**Set exercise**
Extract exactly the range of lines bounded by the line containing "Turn this picture" and the final line of the listing, both ends included, and no other lines.

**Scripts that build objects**

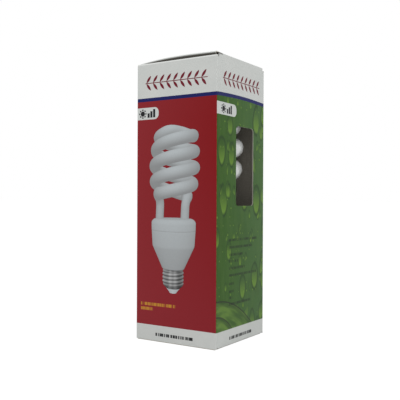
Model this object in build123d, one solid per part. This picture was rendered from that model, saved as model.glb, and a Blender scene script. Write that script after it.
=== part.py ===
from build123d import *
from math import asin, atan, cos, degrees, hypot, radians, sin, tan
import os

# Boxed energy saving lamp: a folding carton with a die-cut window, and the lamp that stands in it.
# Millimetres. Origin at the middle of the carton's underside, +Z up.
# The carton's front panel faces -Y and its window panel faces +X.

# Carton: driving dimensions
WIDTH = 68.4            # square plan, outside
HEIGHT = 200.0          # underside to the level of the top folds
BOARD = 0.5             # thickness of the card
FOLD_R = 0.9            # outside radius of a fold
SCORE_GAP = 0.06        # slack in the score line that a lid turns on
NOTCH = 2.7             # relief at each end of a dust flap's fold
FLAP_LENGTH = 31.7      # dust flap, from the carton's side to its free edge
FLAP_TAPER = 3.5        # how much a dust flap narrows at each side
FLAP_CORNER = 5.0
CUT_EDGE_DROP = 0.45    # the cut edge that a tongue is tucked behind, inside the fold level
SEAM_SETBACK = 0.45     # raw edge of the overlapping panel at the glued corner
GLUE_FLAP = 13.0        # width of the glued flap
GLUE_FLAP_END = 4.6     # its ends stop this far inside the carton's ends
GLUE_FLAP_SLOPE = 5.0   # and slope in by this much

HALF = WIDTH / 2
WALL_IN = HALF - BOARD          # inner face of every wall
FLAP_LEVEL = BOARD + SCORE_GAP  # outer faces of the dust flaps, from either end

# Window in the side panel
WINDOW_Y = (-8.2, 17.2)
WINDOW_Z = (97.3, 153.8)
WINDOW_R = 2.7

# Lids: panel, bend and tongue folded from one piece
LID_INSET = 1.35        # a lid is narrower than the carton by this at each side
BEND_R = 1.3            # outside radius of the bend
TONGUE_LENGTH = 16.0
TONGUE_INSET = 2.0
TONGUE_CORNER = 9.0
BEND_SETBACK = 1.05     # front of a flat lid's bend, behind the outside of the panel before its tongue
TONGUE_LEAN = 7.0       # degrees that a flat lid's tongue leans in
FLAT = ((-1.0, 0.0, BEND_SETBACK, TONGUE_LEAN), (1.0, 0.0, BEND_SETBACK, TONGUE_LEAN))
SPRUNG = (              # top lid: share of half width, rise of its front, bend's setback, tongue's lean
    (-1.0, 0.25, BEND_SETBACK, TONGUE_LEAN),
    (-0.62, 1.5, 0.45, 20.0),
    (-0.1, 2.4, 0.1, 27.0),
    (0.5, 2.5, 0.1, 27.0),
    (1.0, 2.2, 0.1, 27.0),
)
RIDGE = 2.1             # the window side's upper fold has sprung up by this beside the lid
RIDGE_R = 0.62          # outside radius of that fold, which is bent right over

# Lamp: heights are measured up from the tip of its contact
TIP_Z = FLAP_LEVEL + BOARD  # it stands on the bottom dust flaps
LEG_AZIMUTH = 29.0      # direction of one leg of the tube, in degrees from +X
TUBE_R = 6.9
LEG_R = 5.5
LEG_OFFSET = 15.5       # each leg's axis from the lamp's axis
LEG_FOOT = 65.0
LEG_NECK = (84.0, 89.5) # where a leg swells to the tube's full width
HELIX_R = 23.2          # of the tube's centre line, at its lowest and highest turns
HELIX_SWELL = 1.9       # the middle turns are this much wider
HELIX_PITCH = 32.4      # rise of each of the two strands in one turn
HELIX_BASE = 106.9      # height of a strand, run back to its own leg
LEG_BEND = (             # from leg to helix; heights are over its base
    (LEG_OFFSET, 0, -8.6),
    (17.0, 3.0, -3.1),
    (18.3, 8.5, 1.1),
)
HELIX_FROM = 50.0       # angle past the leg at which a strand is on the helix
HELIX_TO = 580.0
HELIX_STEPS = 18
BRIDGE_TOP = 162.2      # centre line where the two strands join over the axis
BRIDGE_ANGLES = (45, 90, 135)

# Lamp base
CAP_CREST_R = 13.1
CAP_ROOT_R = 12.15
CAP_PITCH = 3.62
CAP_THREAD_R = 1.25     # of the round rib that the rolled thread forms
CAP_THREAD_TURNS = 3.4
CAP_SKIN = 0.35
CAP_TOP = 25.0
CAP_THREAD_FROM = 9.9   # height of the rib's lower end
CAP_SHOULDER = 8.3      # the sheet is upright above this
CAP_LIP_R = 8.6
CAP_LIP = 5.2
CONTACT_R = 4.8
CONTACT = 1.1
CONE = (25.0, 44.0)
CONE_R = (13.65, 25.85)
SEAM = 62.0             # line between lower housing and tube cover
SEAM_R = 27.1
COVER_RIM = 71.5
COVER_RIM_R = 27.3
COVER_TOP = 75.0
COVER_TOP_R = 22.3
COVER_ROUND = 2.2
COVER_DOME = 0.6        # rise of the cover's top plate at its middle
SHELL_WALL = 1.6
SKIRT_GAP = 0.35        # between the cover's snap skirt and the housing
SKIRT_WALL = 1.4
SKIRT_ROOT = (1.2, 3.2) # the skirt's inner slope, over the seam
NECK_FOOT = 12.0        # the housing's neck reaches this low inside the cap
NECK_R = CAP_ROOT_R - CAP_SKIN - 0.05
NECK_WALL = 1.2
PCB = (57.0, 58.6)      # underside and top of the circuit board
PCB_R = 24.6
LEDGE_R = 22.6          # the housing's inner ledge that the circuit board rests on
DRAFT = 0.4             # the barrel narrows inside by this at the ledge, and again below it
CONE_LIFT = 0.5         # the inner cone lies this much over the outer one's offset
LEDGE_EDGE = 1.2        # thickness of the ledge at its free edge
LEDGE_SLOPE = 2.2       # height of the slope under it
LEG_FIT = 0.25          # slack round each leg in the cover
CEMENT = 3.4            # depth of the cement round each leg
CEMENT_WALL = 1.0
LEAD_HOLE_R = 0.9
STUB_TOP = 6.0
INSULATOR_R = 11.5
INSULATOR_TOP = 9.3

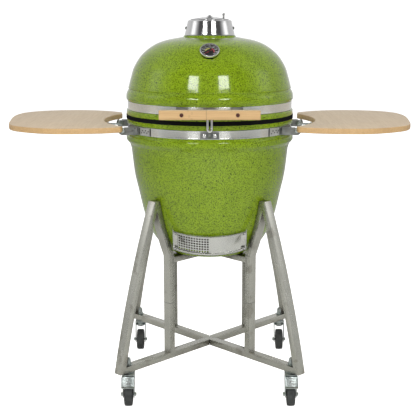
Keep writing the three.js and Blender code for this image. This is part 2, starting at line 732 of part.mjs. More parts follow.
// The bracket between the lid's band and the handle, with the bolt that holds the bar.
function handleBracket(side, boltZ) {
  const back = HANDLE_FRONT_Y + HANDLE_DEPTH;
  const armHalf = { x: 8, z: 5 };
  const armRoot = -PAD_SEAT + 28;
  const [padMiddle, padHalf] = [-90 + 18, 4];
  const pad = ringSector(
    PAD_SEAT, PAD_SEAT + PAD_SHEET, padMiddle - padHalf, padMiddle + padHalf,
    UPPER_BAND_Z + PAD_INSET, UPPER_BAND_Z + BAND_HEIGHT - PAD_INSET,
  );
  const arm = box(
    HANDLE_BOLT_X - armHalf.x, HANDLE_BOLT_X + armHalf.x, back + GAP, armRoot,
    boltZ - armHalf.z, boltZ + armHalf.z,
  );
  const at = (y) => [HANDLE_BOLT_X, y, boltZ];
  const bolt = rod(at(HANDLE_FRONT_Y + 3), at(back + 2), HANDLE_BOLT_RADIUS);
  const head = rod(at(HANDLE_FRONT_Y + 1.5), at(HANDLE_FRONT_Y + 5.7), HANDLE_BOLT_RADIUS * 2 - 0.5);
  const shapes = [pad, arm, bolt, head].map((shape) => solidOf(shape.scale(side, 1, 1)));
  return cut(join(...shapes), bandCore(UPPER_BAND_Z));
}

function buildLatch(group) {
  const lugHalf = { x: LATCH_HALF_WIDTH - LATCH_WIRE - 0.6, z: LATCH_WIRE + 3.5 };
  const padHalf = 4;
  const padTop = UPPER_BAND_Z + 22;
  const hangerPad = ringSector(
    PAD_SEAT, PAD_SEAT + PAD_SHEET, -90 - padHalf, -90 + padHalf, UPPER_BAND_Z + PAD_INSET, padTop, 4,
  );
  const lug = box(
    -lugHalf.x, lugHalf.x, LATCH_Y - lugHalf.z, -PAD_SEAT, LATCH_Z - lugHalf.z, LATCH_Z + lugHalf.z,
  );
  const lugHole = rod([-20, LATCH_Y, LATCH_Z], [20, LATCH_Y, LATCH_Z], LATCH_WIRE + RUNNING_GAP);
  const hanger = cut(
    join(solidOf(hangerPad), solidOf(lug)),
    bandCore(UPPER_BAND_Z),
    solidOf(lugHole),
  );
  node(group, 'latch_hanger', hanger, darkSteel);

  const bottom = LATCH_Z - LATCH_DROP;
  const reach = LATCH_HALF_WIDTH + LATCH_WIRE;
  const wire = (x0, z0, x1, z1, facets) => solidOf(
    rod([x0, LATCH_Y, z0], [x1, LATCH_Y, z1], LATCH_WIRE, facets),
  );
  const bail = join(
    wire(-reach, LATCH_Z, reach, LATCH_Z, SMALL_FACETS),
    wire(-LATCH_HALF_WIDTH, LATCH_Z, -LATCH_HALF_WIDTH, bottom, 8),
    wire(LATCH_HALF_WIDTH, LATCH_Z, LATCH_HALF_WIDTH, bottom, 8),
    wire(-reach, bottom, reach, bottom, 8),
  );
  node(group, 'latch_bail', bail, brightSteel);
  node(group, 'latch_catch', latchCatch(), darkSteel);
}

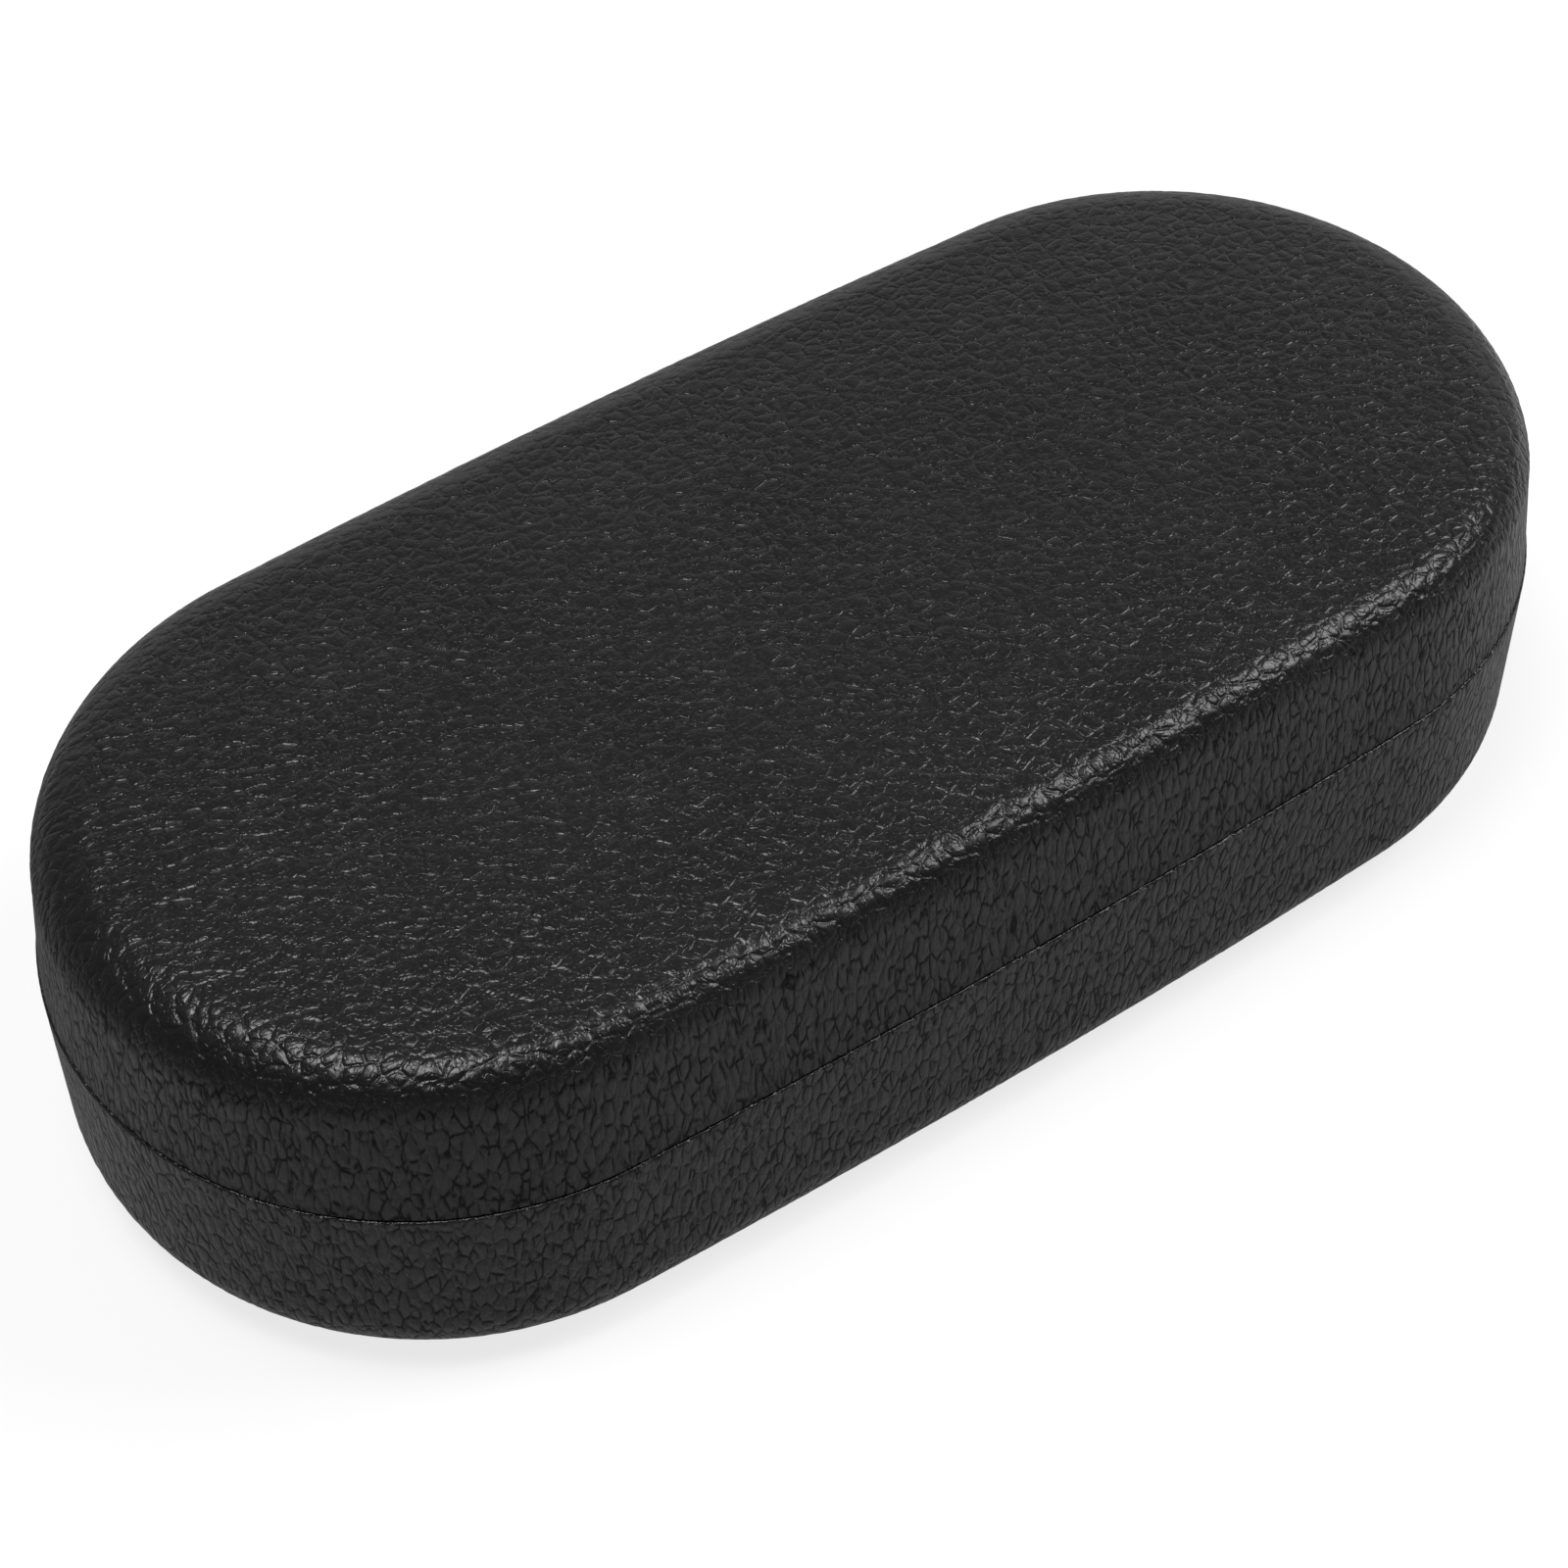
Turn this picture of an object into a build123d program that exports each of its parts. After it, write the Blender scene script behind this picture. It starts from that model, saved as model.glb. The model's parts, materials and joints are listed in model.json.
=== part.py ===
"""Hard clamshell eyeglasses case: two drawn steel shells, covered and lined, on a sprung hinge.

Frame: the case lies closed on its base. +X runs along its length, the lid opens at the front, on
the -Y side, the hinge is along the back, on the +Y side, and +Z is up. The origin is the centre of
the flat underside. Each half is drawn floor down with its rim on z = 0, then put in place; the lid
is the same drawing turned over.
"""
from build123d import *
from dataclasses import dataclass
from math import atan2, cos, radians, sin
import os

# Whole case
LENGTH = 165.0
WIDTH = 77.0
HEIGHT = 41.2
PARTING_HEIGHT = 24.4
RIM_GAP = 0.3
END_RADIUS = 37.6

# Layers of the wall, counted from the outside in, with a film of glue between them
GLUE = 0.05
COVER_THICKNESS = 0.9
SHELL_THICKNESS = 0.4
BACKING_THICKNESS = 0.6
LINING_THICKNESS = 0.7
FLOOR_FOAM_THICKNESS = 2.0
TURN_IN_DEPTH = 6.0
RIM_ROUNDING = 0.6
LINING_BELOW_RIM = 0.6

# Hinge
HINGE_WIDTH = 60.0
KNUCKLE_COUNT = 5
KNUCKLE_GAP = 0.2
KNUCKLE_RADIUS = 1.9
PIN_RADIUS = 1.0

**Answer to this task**
Turn this picture of an object into a build123d program that exports each of its parts. After it, write the Blender scene script behind this picture. It starts from that model, saved as model.glb. The model's parts, materials and joints are listed in model.json.
=== part.py ===
"""Hard clamshell eyeglasses case: two drawn steel shells, covered and lined, on a sprung hinge.

Frame: the case lies closed on its base. +X runs along its length, the lid opens at the front, on
the -Y side, the hinge is along the back, on the +Y side, and +Z is up. The origin is the centre of
the flat underside. Each half is drawn floor down with its rim on z = 0, then put in place; the lid
is the same drawing turned over.
"""
from build123d import *
from dataclasses import dataclass
from math import atan2, cos, radians, sin
import os

# Whole case
LENGTH = 165.0
WIDTH = 77.0
HEIGHT = 41.2
PARTING_HEIGHT = 24.4
RIM_GAP = 0.3
END_RADIUS = 37.6

# Layers of the wall, counted from the outside in, with a film of glue between them
GLUE = 0.05
COVER_THICKNESS = 0.9
SHELL_THICKNESS = 0.4
BACKING_THICKNESS = 0.6
LINING_THICKNESS = 0.7
FLOOR_FOAM_THICKNESS = 2.0
TURN_IN_DEPTH = 6.0
RIM_ROUNDING = 0.6
LINING_BELOW_RIM = 0.6

# Hinge
HINGE_WIDTH = 60.0
KNUCKLE_COUNT = 5
KNUCKLE_GAP = 0.2
KNUCKLE_RADIUS = 1.9
PIN_RADIUS = 1.0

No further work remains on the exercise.